- Goal of the exercise
Copy out every line that contains "Blender".

- Data excerpt

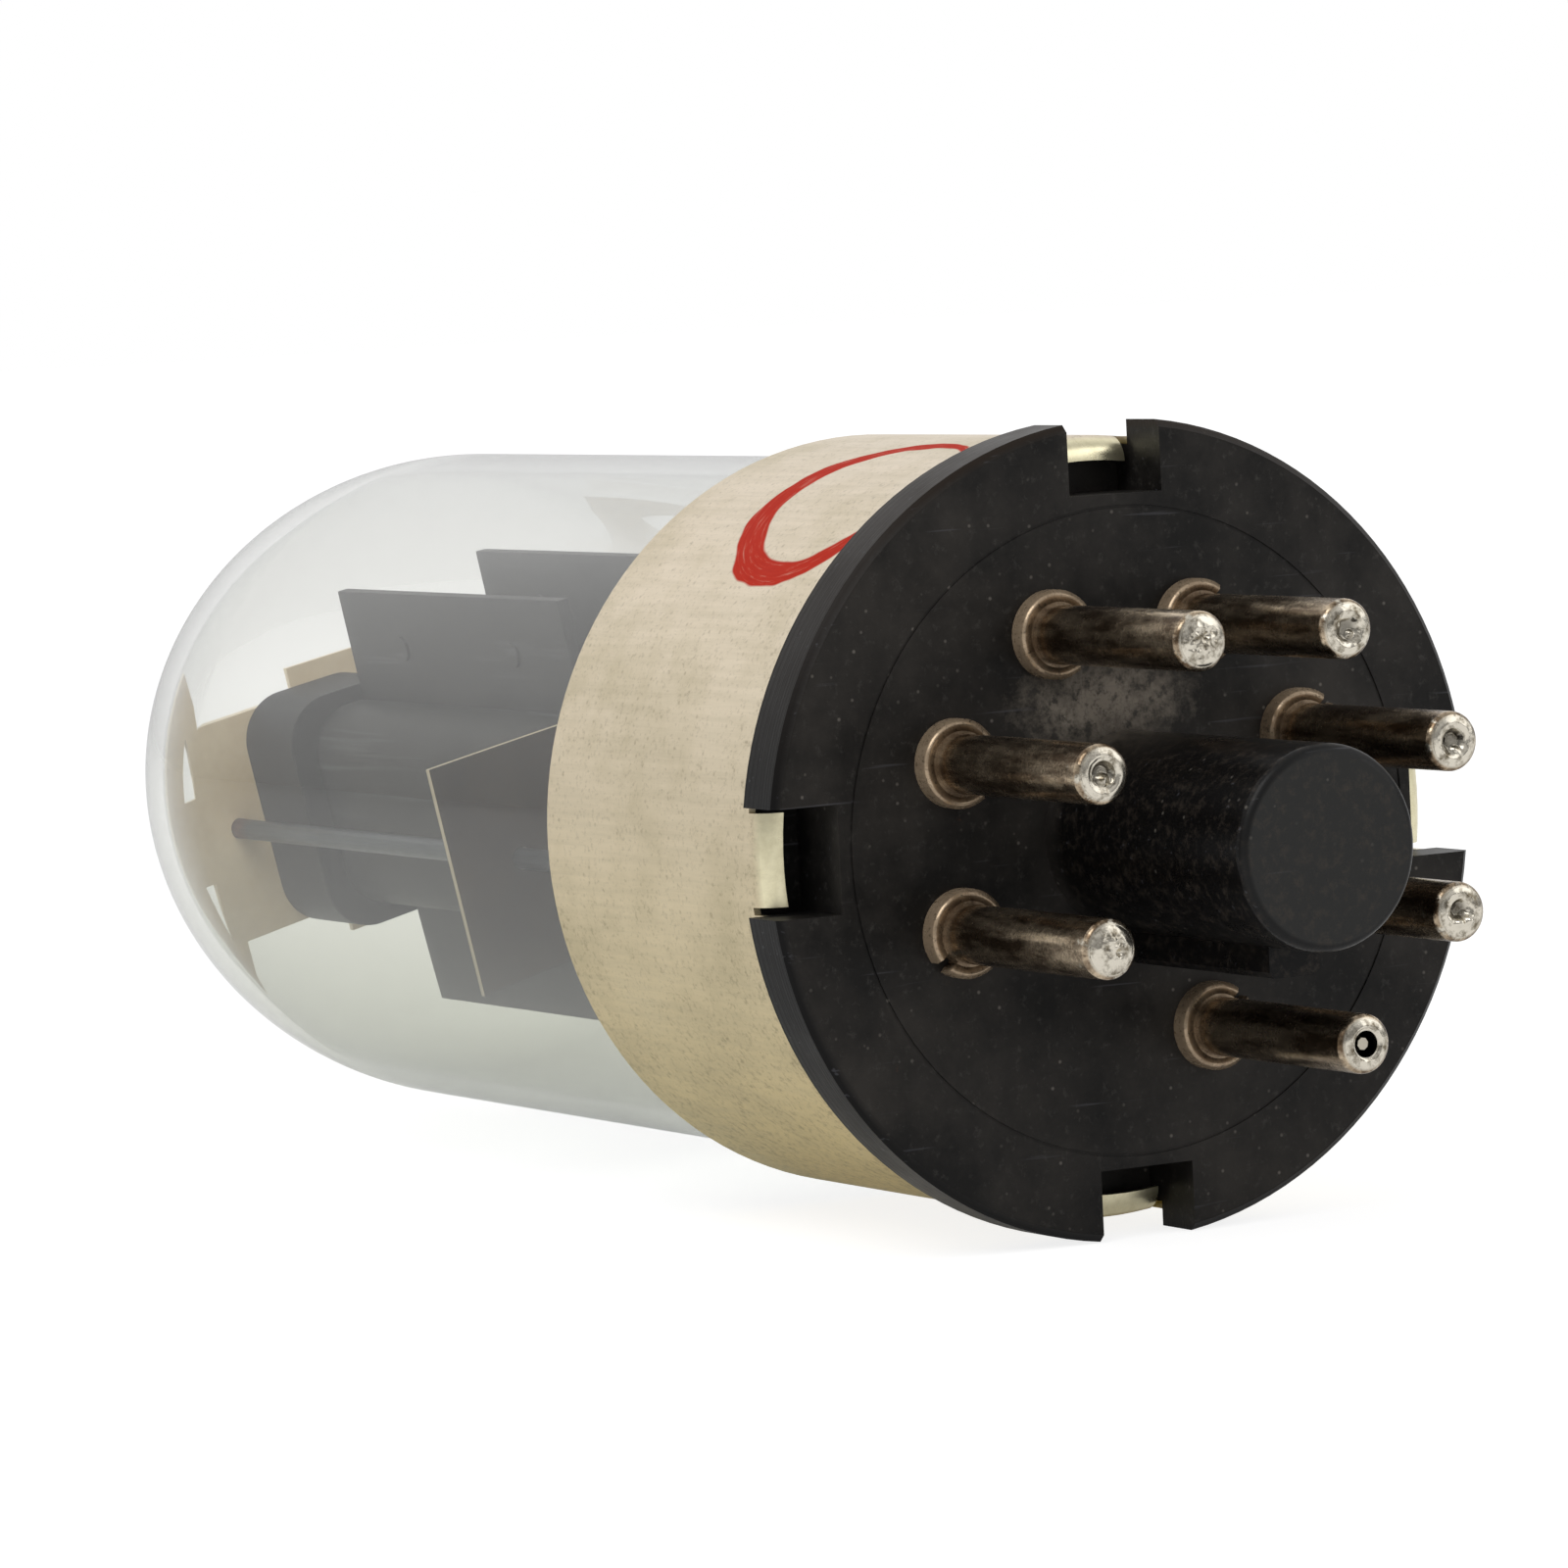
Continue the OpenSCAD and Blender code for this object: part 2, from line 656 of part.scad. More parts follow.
// What passes through a mica: rods, cathodes and the ears of the anodes.
module support_holes() {
    for (end = [-1, 1]) translate([end * support_x, 0]) circle(support_r + mica_fit, $fn = 32);
}

module electrode_holes() {
    for (end = [-1, 1])
        translate([end * triode_x, 0]) {
            circle(cathode_d / 2 + mica_fit, $fn = 32);
            for (y = [-1, 1]) translate([0, y * grid_rod_y]) circle(grid_rod_d / 2 + mica_fit, $fn = 32);
            for (x = [-1, 1])
                translate([x * ear_x, 0])
                    square([anode_t + 2 * mica_fit, ear_w + 2 * mica_fit], center = true);
        }
}

module lower_mica() color("#a08f78") in_cage()
    slab(lower_mica_at, lower_mica_at + mica_t)
        difference() {
            intersection() {
                circle(bulb_inside(lower_mica_at) - mica_play, $fn = 120);
                square([2 * lower_mica_half, 2 * lower_mica_side], center = true);
            }
            support_holes();
            electrode_holes();
        }

// The upper mica has a wide middle, and at each end a springy strip that bears on the glass, with two
// slots behind it.
module upper_mica_outline(r) {
    difference() {
        intersection() {
            circle(r, $fn = 120);
            union() {
                square([2 * mica_middle, 2 * upper_mica_side], center = true);
                square([2 * r, 2 * mica_neck_side], center = true);
                for (end = [-1, 1])
                    translate([end * (upper_mica_half - finger_in + r / 2), 0])
                        square([r, 2 * r], center = true);
            }
        }
        difference() {
            circle(r - finger_w, $fn = 120);
            square([2 * upper_mica_half, 2 * r], center = true);
            square([2 * r, 2 * mica_bridge], center = true);
        }
    }
}

module upper_mica() color("#cdbda6") in_cage()
    slab(upper_mica_at, upper_mica_at + mica_t)
        difference() {
            upper_mica_outline(bulb_inside(upper_mica_at + mica_t) - mica_play);
            support_holes();
            electrode_holes();
        }

// The top mica is a plain sheet that backs the upper one.
module top_mica() color("#cdbda6") in_cage()
    slab(top_mica_at, top_mica_at + mica_t)
        difference() {
            square([2 * top_mica_half, 2 * mica_neck_side], center = true);
            support_holes();
            electrode_holes();
        }

// Half of an anode: a stamped half box with a wider cuff towards the dome, two flat fins and two ears.
// The cuff of an outer half stands out to its side too. That of an inner half has no room there.
module half_wall(half_w, half_h, corner, wall) {
    difference() {
        intersection() {
            rounded_box(half_w, half_h, corner);
            translate([0, -half_h]) square([half_w, 2 * half_h]);
        }
        rounded_box(half_w - wall, half_h - wall, corner - anode_t);
    }
}

module anode_half(triode, way) color("#6c6f70") in_cage()
    translate([side(triode) * triode_x, 0, 0]) mirror([way * side(triode) < 0 ? 1 : 0, 0, 0]) {
        cuff_half_w = anode_half_w + (way > 0 ? cuff_out : 0);
        cuff_half_h = anode_half_h + cuff_rise;
        cuff_at = anode_top - cuff_l;
        slab(anode_low, cuff_at) half_wall(anode_half_w, anode_half_h, anode_corner, anode_t);
        slab(cuff_at, anode_top) half_wall(cuff_half_w, cuff_half_h, anode_corner, anode_t);
        slab(cuff_at - anode_t, cuff_at)
            difference() {
                intersection() {
                    rounded_box(cuff_half_w, cuff_half_h, anode_corner);
                    translate([0, -cuff_half_h]) square([cuff_half_w, 2 * cuff_half_h]);
                }
                rounded_box(anode_half_w - anode_t, anode_half_h - anode_t, anode_corner - anode_t);
            }
        for (y = [-1, 1]) {
            slab(anode_low + fin_short_low, anode_top - fin_short_top)
                translate([0, y > 0 ? anode_half_h - anode_t : -fin_edge])
                    square([anode_t, fin_edge - anode_half_h + anode_t]);
            for (part = [1, 3])
                translate([anode_t - seat, y * (fin_edge + anode_half_h) / 2, stake_z(part / 4)])
                    rotate([0, 90, 0]) cylinder(h = stake_h + seat, d = stake_d, $fn = 32);
        }
        slab(lower_mica_at - ear_over, upper_mica_at + mica_t + ear_over)
            translate([ear_x, 0]) square([anode_t, ear_w], center = true);
    }

function stake_z(part) = -(anode_low + fin_short_low) * (1 - part) - (anode_top - fin_short_top) * part;

// A grid: two side rods, and a wire wound round them.
module grid_rod(triode, end) color("#b08a5c") in_cage()
    translate([side(triode) * triode_x, end * grid_rod_y, -rod_top])
        cylinder(h = rod_top - rod_low, d = grid_rod_d, $fn = 32);

// The wire runs round each rod in three points and along each flat side in two.
tip_turn = 50;
wrap_r = (grid_rod_d / 2 + seat + grid_wire_d / 2) / cos(tip_turn / 2);
turn_points = concat(
    [for (a = [90 - tip_turn, 90, 90 + tip_turn]) [wrap_r * cos(a), grid_rod_y + wrap_r * sin(a)]],
    [for (y = [0.45, -0.45]) [-grid_half_w, y * grid_rod_y]],
    [for (a = [270 - tip_turn, 270, 270 + tip_turn]) [wrap_r * cos(a), -grid_rod_y + wrap_r * sin(a)]],
    [for (y = [-0.45, 0.45]) [grid_half_w, y * grid_rod_y]]
);
winding_low = lower_mica_at + mica_t + grid_margin;
winding_top = upper_mica_at - grid_margin;
corner_count = len(turn_points);
winding_turns = floor((winding_top - winding_low) / grid_pitch);
function turn_length(corner) = corner == 0 ? 0
    : turn_length(corner - 1) + norm(turn_points[corner % corner_count] - turn_points[corner - 1]);

module grid_winding(triode) color("#c2a070") in_cage() translate([side(triode) * triode_x, 0, 0])
    swept_wire([
        for (turn = [0 : winding_turns - 1])
            for (corner = [0 : corner_count - 1])
                let (climb = turn + turn_length(corner) / turn_length(corner_count))
                concat(turn_points[corner], -winding_low - climb * grid_pitch)
    ], grid_wire_d / 2, 4, [0, 0, 1]);

// A cathode: a thin nickel sleeve with a sprayed coat along the grid.
module cathode(triode) color("#d8d4c8") in_cage()
    translate([side(triode) * triode_x, 0, 0])
        difference() {
            union() {
                translate([0, 0, -cathode_top])
                    cylinder(h = cathode_top - cathode_low, d = cathode_d, $fn = 48);
                translate([0, 0, -winding_top])
                    cylinder(h = winding_top - winding_low, d = cathode_d + 2 * coat_t, $fn = 48);
            }
            translate([0, 0, -cathode_top - past])
                cylinder(
                    h = cathode_top - cathode_low + 2 * past, d = cathode_d - 2 * cathode_wall, $fn = 48
                );
        }

// A heater: a coated hairpin that hangs inside the cathode.
module heater(triode) color("#efefe9") in_cage()
    translate([side(triode) * triode_x, 0, 0]) {
        for (leg = [-1, 1])
            translate([leg * heater_gap / 2, 0, -winding_top])
                cylinder(h = winding_top - leg_low, d = heater_d, $fn = 24);
        translate([0, 0, -winding_top]) rotate([-90, 0, 0]) rotate_extrude(angle = 180, $fn = 24)
            translate([heater_gap / 2, 0]) circle(d = heater_d, $fn = 24);
    }

module heater_link() color("#b9b4aa") in_cage() {
    reach = triode_x - heater_gap / 2 + heater_d / 2;
    translate([-reach, 0, -leg_low + seat + heater_d / 2]) rotate([0, 90, 0])
        cylinder(h = 2 * reach, d = heater_d, $fn = 24);
}

module cathode_link() color("#b9b4aa") in_cage()
    translate([-triode_x - strap_w, -strap_y, -cathode_low - strap_w - strap_margin])
        cube([2 * (triode_x + strap_w), strap_t, strap_w]);

module getter_cup() color("#8b8a86") in_cage()
    translate([support_x + support_r + seat, 0, -(leg_low + lower_mica_at) / 2]) rotate([0, 90, 0])
        difference() {
            cylinder(h = getter_h, d = getter_d, $fn = 48);
            translate([0, 0, getter_wall]) cylinder(h = getter_h, d = getter_d - 2 * getter_wall, $fn = 48);
        }

base_wafer();
base_sleeve();
base_cement();
glass_bulb();
glass_stem();
pin(2);  // pin_2
pin(3);  // pin_3
pin(4);  // pin_4
pin(5);  // pin_5
pin(6);  // pin_6
pin(7);  // pin_7
pin(8);  // pin_8
solder(2);  // solder_2
solder(3);  // solder_3
solder(4);  // solder_4
solder(5);  // solder_5
solder(6);  // solder_6
solder(7);  // solder_7
solder(8);  // solder_8
lead(2);  // lead_2
lead(3);  // lead_3
lead(4);  // lead_4
lead(5);  // lead_5
lead(6);  // lead_6
lead(7);  // lead_7
lead(8);  // lead_8
lower_mica();
upper_mica();
top_mica();
support_rod(1);  // support_rod_1
support_rod(-1);  // support_rod_2
anode_half(1, 1);  // anode_1_outer
anode_half(1, -1);  // anode_1_inner
anode_half(2, 1);  // anode_2_outer
anode_half(2, -1);  // anode_2_inner
grid_rod(1, 1);  // grid_rod_1a
grid_rod(1, -1);  // grid_rod_1b
grid_rod(2, 1);  // grid_rod_2a
grid_rod(2, -1);  // grid_rod_2b
grid_winding(1);  // grid_winding_1
grid_winding(2);  // grid_winding_2
cathode(1);  // cathode_1
cathode(2);  // cathode_2
heater(1);  // heater_1
heater(2);  // heater_2
heater_link();
cathode_link();
getter_cup();
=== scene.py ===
"""Twin triode tube lying on its side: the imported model's pieces, dressed in order of assembly."""
import math

import bpy
from mathutils import Matrix, Vector, noise


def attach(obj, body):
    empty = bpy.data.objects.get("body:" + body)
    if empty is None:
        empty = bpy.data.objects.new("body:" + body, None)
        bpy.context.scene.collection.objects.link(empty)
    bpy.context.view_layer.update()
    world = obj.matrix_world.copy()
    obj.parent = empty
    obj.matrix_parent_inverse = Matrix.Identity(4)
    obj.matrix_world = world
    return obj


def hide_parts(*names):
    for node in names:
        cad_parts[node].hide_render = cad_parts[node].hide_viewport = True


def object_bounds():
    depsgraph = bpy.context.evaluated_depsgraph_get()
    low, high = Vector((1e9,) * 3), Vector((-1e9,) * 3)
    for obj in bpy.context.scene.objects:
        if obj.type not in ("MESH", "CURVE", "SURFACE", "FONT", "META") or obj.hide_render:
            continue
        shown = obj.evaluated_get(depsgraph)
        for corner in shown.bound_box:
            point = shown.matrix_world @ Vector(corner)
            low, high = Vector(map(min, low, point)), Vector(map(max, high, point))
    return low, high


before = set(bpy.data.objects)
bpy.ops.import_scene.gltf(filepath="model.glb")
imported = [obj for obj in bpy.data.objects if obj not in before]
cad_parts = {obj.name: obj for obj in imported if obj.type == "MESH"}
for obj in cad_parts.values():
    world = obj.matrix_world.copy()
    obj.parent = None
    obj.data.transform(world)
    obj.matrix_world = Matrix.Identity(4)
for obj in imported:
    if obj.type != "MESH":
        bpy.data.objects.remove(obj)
cad_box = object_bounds()
bpy.ops.object.select_all(action="DESELECT")

# Base wafer. One compression moulding of black phenolic resin with a wood-flour filler: flange,
# hollow post and key together. The face has a satin skin with pale filler flecks, the post is
# glossier, and flux from soldering has left a chalky bloom beside it.
mm = 0.001
rim_radius = 16.25 * mm
post_foot = 1.2 * mm
post_end = 14.05 * mm
post_end_radius = 3.75 * mm
bloom_at = (0, -1.0 * mm, 5.2 * mm)
bloom_size = (6 * mm, 7.5 * mm, 3.2 * mm)


def linear(code):
    """An sRGB hex colour as the linear colour that Blender's sockets take."""
    parts = [int(code[i:i + 2], 16) / 255 for i in (1, 3, 5)]
    return [p / 12.92 if p <= 0.04045 else ((p + 0.055) / 1.055) ** 2.4 for p in parts] + [1]


def blank(name):
    """A new node material, named for the real one, with nothing in it yet."""
    material = bpy.data.materials.new(name)
    material.use_nodes = True
    material.node_tree.nodes.clear()
    return material


def put(material, kind, own=None, **into):
    """Adds a node: own holds its settings, and into its inputs, as values, outputs or whole nodes.

    An input is named with underscores for spaces, or as in_0, in_1 by its place. A whole node gives
    its first output that is in use.
    """
    node = material.node_tree.nodes.new("ShaderNode" + kind)
    for name, value in (own or {}).items():
        setattr(node, name, value)
    for name, value in into.items():
        key = int(name[3:]) if name.startswith("in_") else name.replace("_", " ")
        if isinstance(value, bpy.types.Node):
            value = next(o for o in value.outputs if o.enabled)
        if isinstance(value, bpy.types.NodeSocket):
            material.node_tree.links.new(value, node.inputs[key])
        else:
            node.inputs[key].default_value = value
    return node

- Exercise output
Continue the OpenSCAD and Blender code for this object: part 2, from line 656 of part.scad. More parts follow.
    """An sRGB hex colour as the linear colour that Blender's sockets take."""